Senior White House Official: Wagner Mercenaries More ‘Aggressive’ Than Russian Military
The Wagner group is doing what the regular Russian military can’t. But it’s still losing.
The Russian Wagner mercenary group run by Vladimir Putin-ally Yevgeny Prigozhin is making “incremental gains” in Ukraine’s Bakhmut region, a senior White House official told reporters Wednesday. But that’s in large part because of Prigozhin’s cavalier attitude toward his soldiers’ lives.
“It’s clear that Russia's military, it took a backseat to the Wagner forces and then they began attacking Bakhmut in late May,” the official said. Since then, he said, the mercenary group’s forces have made small gains—but they have come at a very high cost in terms of casualties, the official emphasized.

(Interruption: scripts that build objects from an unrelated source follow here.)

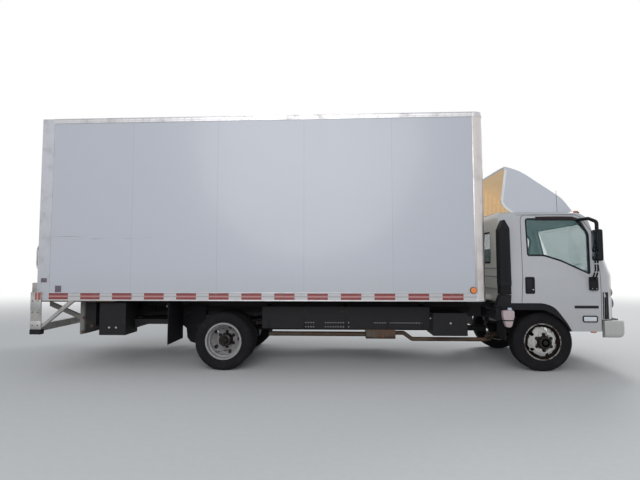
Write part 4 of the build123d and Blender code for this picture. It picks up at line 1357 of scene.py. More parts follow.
NODE_FINISHES = {
    "chassis_paint": ("frame_rails", "front_axle", "rear_axle", "side_shield", "fuel_tank", "box_floor",
                      "cab_floor", "knuckle_left", "knuckle_right"),
    "lift_paint": ("lift_platform",),
    # The cab's back gets painted light on its rearward faces.
    "back_paint_lit_rear": ("cab_back",),
    "engine_iron": ("engine_block",),
    "exhaust_steel": ("exhaust",),
    "box_black": ("frame_boxes",),
    "bumper_paint": ("bumper",),
    "black_rubber": ("mudflaps",),
    "black_moulding": ("intake_duct", "grille", "wheel_arches", "snorkel", "mirror_left", "mirror_right"),
    "bottle_plastic": ("coolant_bottle",),
    "box_panel": ("box_walls", "roll_up_door"),
    "roof_sheet": ("box_roof",),
    "bright_post": ("corner_posts",),
    "rail_metal": ("side_rails",),
    "rear_metal": ("rear_frame",),
    "plate_metal": ("lift_guards",),
    "amber_lens": ("box_lamps",),
    "cab_paint": ("cab_roof", "cab_front", "door_left", "door_right"),
    "deflector_paint": ("roof_deflector",),
    "window_glass": ("windshield", "rear_window", "door_glass_left", "door_glass_right"),
    "clear_lens": ("head_lamps",),
    "seat_cloth": ("seats",),
    "dash_plastic": ("dashboard",),
    "front_rim_paint": ("front_rim_left", "front_rim_right"),
    "rear_rim_paint": ("rear_rims_left", "rear_rims_right"),
    "tyre_rubber": ("front_tyre_left", "front_tyre_right", "rear_tyres_left", "rear_tyres_right"),
}


@dataclass
class Wheels(Assembly):
    """Tyres with their tread, hubs, nuts and valves, one wheel body at a time.

    Attributes:
        tread_steps: How many tread blocks go round a tyre.
        nut_circle: The radius of the circle that the nuts are on.
        nut_count: How many nuts hold a wheel.
        nut_radius: Half a nut's width over its corners.
        nut_height: How far a nut stands off the rim.
        stud_radius: The radius of a stud's end.
        tyre_width: The width of one tyre.
        tread_gap: Half the groove between two tread blocks.
        tread_depth: How far the blocks stand proud.
    """

    tread_steps: int = 84
    nut_circle: float = 0.1111
    nut_count: int = 6
    nut_radius: float = 0.0195
    nut_height: float = 0.021
    stud_radius: float = 0.0095
    tyre_width: float = 0.225
    tread_gap: float = 0.0035
    tread_depth: float = 0.009

    def build(self) -> None:
        """Dresses all wheels."""
        model = self.tyre()
        for name, side in SIDES:
            self.body = f"wheel_front_{name}"
            self.dress(model, f"front_tyre_{name}", f"front_rim_{name}", side)
            self.body = f"wheels_rear_{name}"
            self.dress(model, f"rear_tyres_{name}", f"rear_rims_{name}", side)
        bpy.data.objects.remove(model)

    def tyre(self) -> Piece:
        """One tyre about the origin, its blocks raised off the tread's ribs."""
        half = [
            (0.2475, 0.086), (0.261, 0.0975), (0.266, 0.1), (0.271, 0.1), (0.2735, 0.0985),
            (0.286, 0.104), (0.299, 0.108), (0.3, 0.1098), (0.303, 0.1098), (0.304, 0.1085),
            (0.33, 0.1112), (0.348, 0.1115), (0.362, 0.1108), (0.363, 0.1122), (0.367, 0.112),
            (0.368, 0.11), (0.38, 0.106), (0.39, 0.1), (0.395, 0.092), (0.3965, 0.062),
            (0.3925, 0.061), (0.3925, 0.055), (0.3968, 0.054), (0.397, 0.022), (0.3925, 0.021),
            (0.3925, 0.015), (0.397, 0.014),
        ]
        profile = [(r, -a) for r, a in half] + [(r, a) for r, a in reversed(half)]
        profile += [(0.259, 0.05), (0.259, -0.05), profile[0]]
        piece = Bench.turned(profile, (0, 0, 0), Turn.ACROSS, self.tread_steps)
        floor = 0.3935
        Bench.faces(piece, lambda middle, normal: math.hypot(middle.x, middle.z) > floor
                    and abs(normal.y) < 0.5 and math.hypot(normal.x, normal.z) > 0.8)
        bpy.ops.mesh.inset(thickness=self.tread_gap, use_individual=True)
        bpy.ops.transform.shrink_fatten(value=self.tread_depth)
        Bench.close()
        return Bench.smooth(piece, 32)

    def nuts(self, centre: Point, face: float, side: float) -> Piece:
        """Six wheel nuts with their stud ends, from a face outwards.

        Args:
            centre: A point on the axis.
            face: Where the face lies across the truck.
            side: RIGHT or LEFT.

        Returns:
            The nuts as one piece.
        """
        x, z = centre[0], centre[2] + self.nut_circle
        start, end = side * face, side * (face + self.nut_height)
        parts = [
            Bench.rod((x, start, z), (x, end, z), self.nut_radius, 6, 0.0025),
            Bench.rod((x, start, z), (x, start + side * 0.004, z), self.nut_radius + 0.004, 18),
            Bench.rod((x, end, z), (x, end + side * 0.012, z), self.stud_radius, 12, 0.002),
        ]
        return Bench.around(Bench.join(parts), centre, Turn.ACROSS, self.nut_count)

    def hub_cap(self, centre: Point, face: float, end: float, side: float) -> Piece:
        """A stepped iron hub with a ring of bolts round its end.

        Args:
            centre: A point on the axis.
            face: Where the face lies across the truck.
            end: Where the hub ends across the truck.
            side: RIGHT or LEFT.

        Returns:
            The hub and its bolts as one piece.
        """
        rows = [(0.001, end + 0.004), (0.03, end + 0.004), (0.034, end), (0.056, end), (0.0845, end - 0.004),
                (0.085, end - 0.012), (0.0838, end - 0.02), (0.0838, face + 0.014), (0.09, face + 0.01),
                (0.09, face)]
        hub = Bench.turned([(r, side * a) for r, a in rows], centre, steps=40)
        x, z = centre[0], centre[2] + 0.066
        bolt = Bench.rod((x, side * (end - 0.006), z), (x, side * (end + 0.01), z), 0.009, 6, 0.0015)
        return Bench.join([hub, Bench.around(bolt, centre, Turn.ACROSS, 8)])

    def dress(self, model: Piece, node: str, rim: str, side: float) -> None:
        """Puts tyres, hub, nuts and valve on one wheel or pair of wheels.

        Args:
            model: The tyre that is copied.
            node: The tyres' CAD node.
            rim: The rims' CAD node.
            side: Which side of the truck it is on.
        """
        low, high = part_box(node)
        x, z = (low[0] + high[0]) / 2, (low[2] + high[2]) / 2
        inner, outer = sorted((abs(low[1]), abs(high[1])))
        twin = outer - inner > 1.5 * self.tyre_width
        axle_y = outer - self.tyre_width / 2
        tyres = []
        places = sorted((inner + self.tyre_width / 2, axle_y))
        for place in places if twin else places[1:]:
            Bench.duplicate(model)
            bpy.ops.transform.translate(value=(x, side * place, z))
            tyres.append(Bench.settle())
        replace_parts(self.fit(f"{node}_tread", tyres, "tyre", "tyre_rubber"), node)
        centre = (x, 0.0, z)
        face, hub_end, stem = (-0.116, 0.033, 0.03) if twin else (0.1265, 0.189, -0.03)
        face += axle_y
        self.fit(f"{rim}_nuts", self.nuts(centre, face + 0.006, side), "rim_white", "nut_iron")
        self.fit(f"{rim}_hub", self.hub_cap(centre, face, axle_y + hub_end, side), "rim_white", "hub_iron")
        x, y, z = x + 0.19 * 0.6, side * (face + stem), z + 0.19 * 0.8
        route = [(x, y, z), (x, y + side * 0.02, z), (x - 0.008, y + side * 0.045, z - 0.01)]
        valve = Bench.tube(route, 0.005)
        self.fit(f"{rim}_valve", valve, "rim_white", "black_rubber")


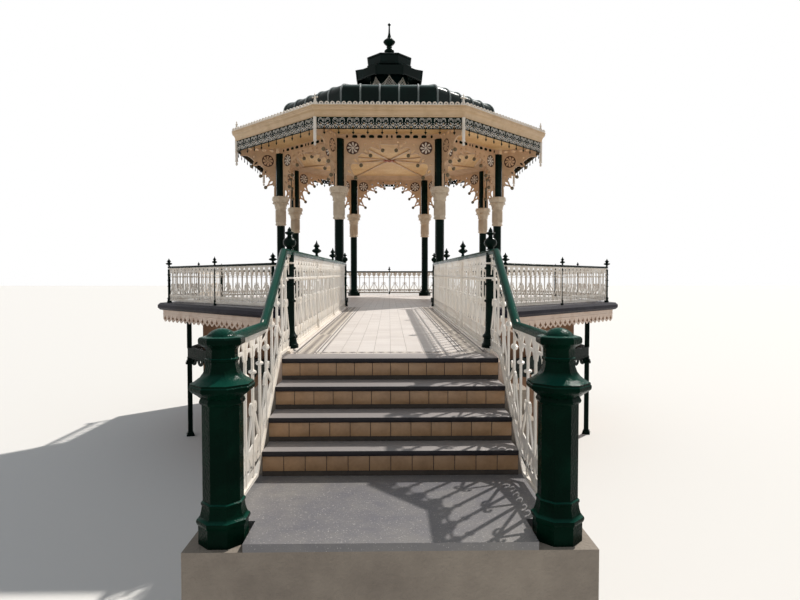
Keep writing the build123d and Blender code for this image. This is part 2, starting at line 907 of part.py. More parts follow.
with BuildPart() as handrails:
    for (near, high), (far, _) in zip(rail_top_line, rail_top_line[1:]):
        end = far - mitre_joint
        low = level_on(rail_top_line, end)
        for place in (-bridge_rail_half, bridge_rail_half):
            with BuildSketch(side_view.offset(place)):
                with BuildLine():
                    Polyline(
                        (near, high - rail_depth),
                        (end, low - rail_depth),
                        (end, low),
                        (near, high),
                        close=True,
                    )
                make_face()
            extrude(amount=rail_width / 2, both=True)
handrails.part.label = "handrails"


# Slender posts under the rails, and the pointed spikes that stand over them
def post(foot, head):
    """An iron post from its foot to the underside of the rail."""
    return turned(
        [
            (foot, post_base_apothem),
            (foot + post_base_height * 0.55, post_base_apothem),
            (foot + post_base_height, post_apothem),
            (head, post_apothem),
        ],
        count=post_sides,
    )


spike = turned(
    [
        (0, 26),
        (45, 18),
        (70, 50),
        (100, 18),
        (125, 27),
        (195, 4),
    ],
    count=spike_sides,
)
deck_post = post(coping_top, panel_head)
with BuildPart() as rail_posts:
    with PolarLocations(rail_radius, sides, start_angle=half_angle):
        add(deck_post)
    with PolarLocations(rail_apothem, sides - 1, start_angle=-45, angular_range=315):
        add(deck_post)
    for reach in post_reaches:
        bridge_post = post(
            level_on(kerb_line, reach) + slope_clearance,
            level_on(rail_under_line, reach) - slope_clearance,
        )
        with Locations((-bridge_rail_half, -reach, 0), (bridge_rail_half, -reach, 0)):
            add(bridge_post)
rail_posts.part.label = "rail_posts"

with BuildPart() as rail_spikes:
    with Locations((0, 0, deck_level + rail_height)):
        with PolarLocations(rail_radius, sides, start_angle=half_angle):
            add(spike)
        with PolarLocations(rail_apothem, sides - 1, start_angle=-45, angular_range=315):
            add(spike)
    for reach in post_reaches:
        foot = level_on(rail_top_line, reach) + slope_clearance
        with Locations((-bridge_rail_half, -reach, foot), (bridge_rail_half, -reach, foot)):
            add(spike)
rail_spikes.part.label = "rail_spikes"

# Masonry abutment, the stepped core on it, and the steps themselves
with BuildPart() as abutment:
    with Locations((0, -(abutment_front + abutment_back) / 2, newel_base / 2)):
        Box(2 * abutment_half_width, abutment_front - abutment_back, newel_base)
abutment.part.label = "abutment"

core_backs = [reach - tread_overhang - riser_thickness for reach in nosing_reach]
with BuildPart() as stair_core:
    for step, reach in enumerate(core_backs):
        last = step + 1 == len(core_backs)
        back = abutment_back if last else core_backs[step + 1] + mitre_joint
        top = slab_under if last else street_level + riser * (step + 1) - tread_thickness
        with Locations((0, -(reach + back) / 2, (newel_base + top) / 2)):
            Box(2 * abutment_half_width, reach - back, top - newel_base)
stair_core.part.label = "stair_core"

with BuildPart() as stair_treads:
    for step, reach in enumerate(nosing_reach):
        back = core_backs[step + 1] if step + 1 < len(nosing_reach) else strip_back
        top = street_level + riser * (step + 1)
        with Locations((0, -(reach + back) / 2, top - tread_thickness / 2)):
            Box(2 * stair_half_width, reach - back, tread_thickness)
stair_treads.part.label = "stair_treads"

with BuildPart() as stair_risers:
    for step, back in enumerate(core_backs):
        low = street_level + riser * step
        high = street_level + riser * (step + 1) - tread_thickness
        with Locations((0, -back - riser_thickness / 2, (low + high) / 2)):
            Box(2 * stair_half_width, riser_thickness, high - low)
stair_risers.part.label = "stair_risers"

slab_neck = newel_half_spacing - newel_base_apothem - coping_joint
slab_throat = newel_reach - newel_base_apothem - coping_joint
with BuildPart() as foot_slab:
    with BuildSketch(Plane.XY.offset(newel_base)):
        with Locations((0, -(core_backs[0] + slab_throat) / 2)):
            Rectangle(2 * foot_slab_half_width, slab_throat - core_backs[0])
        with Locations((0, -(slab_throat + abutment_front) / 2)):
            Rectangle(2 * slab_neck, abutment_front - slab_throat)
    extrude(amount=foot_slab_thickness)
foot_slab.part.label = "foot_slab"

# The two octagonal newels at the foot of the steps
newel = turned(
    [
        (0, newel_base_apothem),
        (60, newel_base_apothem),
        (130, newel_base_apothem * 0.9),
        (180, newel_base_apothem * 0.86),
        (newel_base_height, newel_shaft_apothem),
        (newel_collar_level, newel_shaft_apothem),
        (newel_collar_level + 40, newel_collar_apothem * 0.92),
        (newel_collar_level + 48, newel_collar_apothem),
        (newel_collar_level + 70, newel_collar_apothem),
        (newel_neck_level, newel_neck_apothem),
        (newel_cap_level, newel_neck_apothem),
        (newel_cap_level + 8, newel_cap_apothem),
        (newel_cap_level + 40, newel_cap_apothem),
        (newel_cap_level + 60, newel_cap_apothem * 0.75),
        (newel_height, newel_cap_apothem * 0.3),
    ]
)
with BuildPart() as newels:
    for place in (-newel_half_spacing, newel_half_spacing):
        with Locations((place, -newel_reach, newel_base)):
            add(newel)
newels.part.label = "newels"

os.makedirs("parts", exist_ok=True)
for piece in (
    lower_floor,
    lower_walls,
    lower_posts,
    lower_beams,
    deck_slab,
    deck_floor,
    deck_coping,
    deck_fringe,
    column_bases,
    columns,
    capitals,
    upper_shafts,
    arch_beams,
    arch_frets,
    eaves_brackets,
    ceiling,
    gutter,
    cresting,
    corner_spires,
    valance,
    corner_pendants,
    skirt_roof,
    drum_roof,
    roof_rolls,
    lantern_drum,
    lantern_hood,
    lantern_cap,
    finial,
    deck_balustrade,
    deck_rails,
    bridge_slab,
    bridge_floor,
    bridge_girders,
    bridge_kerbs,
    bridge_balustrades,
    stair_balustrades,
    handrails,
    rail_posts,
    rail_spikes,
    abutment,
    stair_core,
    stair_treads,
    stair_risers,
    foot_slab,
    newels,
):
    export_step(piece.part, f"parts/{piece.part.label}.step")
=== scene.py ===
from math import cos, pi, radians, sin, tan

import bmesh
import bpy
from mathutils import Matrix, Vector


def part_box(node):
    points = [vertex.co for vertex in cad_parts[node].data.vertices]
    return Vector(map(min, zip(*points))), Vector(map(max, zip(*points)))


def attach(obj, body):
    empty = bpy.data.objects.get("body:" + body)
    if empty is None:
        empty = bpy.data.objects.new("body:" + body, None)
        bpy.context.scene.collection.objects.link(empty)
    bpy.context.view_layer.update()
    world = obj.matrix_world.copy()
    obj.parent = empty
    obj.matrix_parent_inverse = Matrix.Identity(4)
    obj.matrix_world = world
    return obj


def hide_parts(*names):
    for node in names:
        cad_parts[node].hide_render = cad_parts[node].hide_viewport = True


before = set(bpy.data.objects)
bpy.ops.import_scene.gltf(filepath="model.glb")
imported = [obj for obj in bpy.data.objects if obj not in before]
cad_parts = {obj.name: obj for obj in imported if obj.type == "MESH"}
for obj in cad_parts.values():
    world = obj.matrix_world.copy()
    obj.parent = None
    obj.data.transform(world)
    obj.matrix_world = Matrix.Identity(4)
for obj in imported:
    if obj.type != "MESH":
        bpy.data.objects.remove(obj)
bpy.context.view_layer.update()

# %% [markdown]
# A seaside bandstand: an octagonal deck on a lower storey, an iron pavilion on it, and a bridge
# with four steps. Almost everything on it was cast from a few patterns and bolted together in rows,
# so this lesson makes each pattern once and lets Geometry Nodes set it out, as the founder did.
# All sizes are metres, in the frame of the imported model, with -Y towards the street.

sides = 8
turn_step = 2 * pi / sides
# For each metre from an octagon's centre to its flats: half of a side, and the distance to a corner
half_side = tan(turn_step / 2)
to_corner = 1 / cos(turn_step / 2)
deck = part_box("deck_floor")[1].z
scene = bpy.context.scene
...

The makeup of the mercenary group is likely the reason leaders are not bothered by the casualties, the official said. “We believe…he's dedicated tens of thousands of mostly convicts to this effort. And we believe that 90% of the casualties that he has suffered have been, in fact, convicts. So they have…basically put a lot of effort into Bakhmut, and the Ukrainians are still fighting bravely for it.”
Prigozhin “has been more willing to be more aggressive with Russian convicts than the Russian military has been willing to be with their own soldiers,” said the official.
The shadowy mercenary force has gained a lot of new attention since the start of the war. Early on, neither Prigozhin nor Russian President Putin would acknowledge any connection with the group, which has also been active in Syria, Libya, and elsewhere in Africa. But in September, video surfaced of Prigozhin himself recruiting for Wagner at a Russian prison (volunteers would see their sentences dropped.) “I take you out of here alive, but don’t always bring you back alive,” Prigozhin told the group, according to witnesses.
Prigozhin has also been able to secure T-90 tanks and other pieces of equipment for his forces in Ukraine from the Russian Ministry of Defense, which is notable since Prigozhin and Russian Defense Minister Sergei Shoigu are bitter rivals.
Michael Kofman, research program director at CNA’s Russian Studies Program, told Defense One he thinks Prigozhin “is using this opportunity to advance himself and revealing how incompetent Shoigu and [Russian Chief of Staff Gen. Valery] Gerasimov truly are. The latter has the benefit of being true.”
One military analyst who often works with the United States government (and requested anonymity) said the group’s operations in Ukraine show it’s growing into a force that more directly resembles the Russian military. “Wagner's acquisition of more advanced equipment such as tanks and fixed-wing aircraft indicates that Wagner is evolving from the [special operations forces]-focused organization it was in Syria and Africa and vying to become a conventional force with combined arms capabilities. This enables Prigozhin to develop his own independent parallel security base independent of the Kremlin, which supports Prigozhyn's competition against the Russian MOD and Shoigu.”
The analyst said the group’s effectiveness “depends on the context and the mind of Wagner forces we are talking about. Wagner [special operations forces] elements are effective at what they're supposed to do. Wagner prisoners motivated by freedom have higher morale and are more effective than mobilized men who have terrible morale. Professional contract soldiers are more effective than Wagner prisoners.”
Kofman also doesn’t attribute the group’s success relative to the Russian military solely to Prigozhin’s aggressiveness. “In some cases, Wagner was more effective because its fighters had prior experience and better kit than regular forces,” he said.
But while the Wagner group is performing better than hastily mobilized and reluctant Russian conscripts, that doesn’t mean they are doing well. Prigozhin himself acknowledged this recently in a leaked interview in which the oligarch, sometimes referred to as “Putin’s Chef,” said Ukrainian resistance in Bakhmut is too strong, and his forces aren’t able to break through. In the video, he blames the group’s slow and costly progress on a lack of armored vehicles.
In an assessment published January 3, the Institute of the Study of War said Prigozhin appeared to be laying the groundwork to blame the stalled offensive on the Ministry of Defense.
“Wagner Group soldiers told Prigozhin that they were unable to break through Ukrainian lines in Bakhmut due to insufficient armored vehicles, ammunition, and 100mm shell supplies during a likely scripted segment in the clip. This statement seeks to absolve the Wagner Group and Prigozhin of personal responsibility by attributing their failure to capture Bakhmut to the larger Russian resource allocation problems that Russian and Ukrainian sources have been increasingly discussing since late December,” according to the assessment.
ISW also recently said the Wagner group’s advance may be “culminating” in the Bakhmut region, meaning that they are moving toward reinforced positions and have ceased attempting to gain new territory.
Either way, the fighting in Bakhmut will likely continue to rage, and it provides a snapshot of the intense fighting to come in the weeks ahead, according to the White House official. “There were some people that thought that the fighting would just die down and stop in the wintertime, and we said, consistently, we didn't think that was going to happen, and that is what appears to be the case, that the fighting is still quite hot.”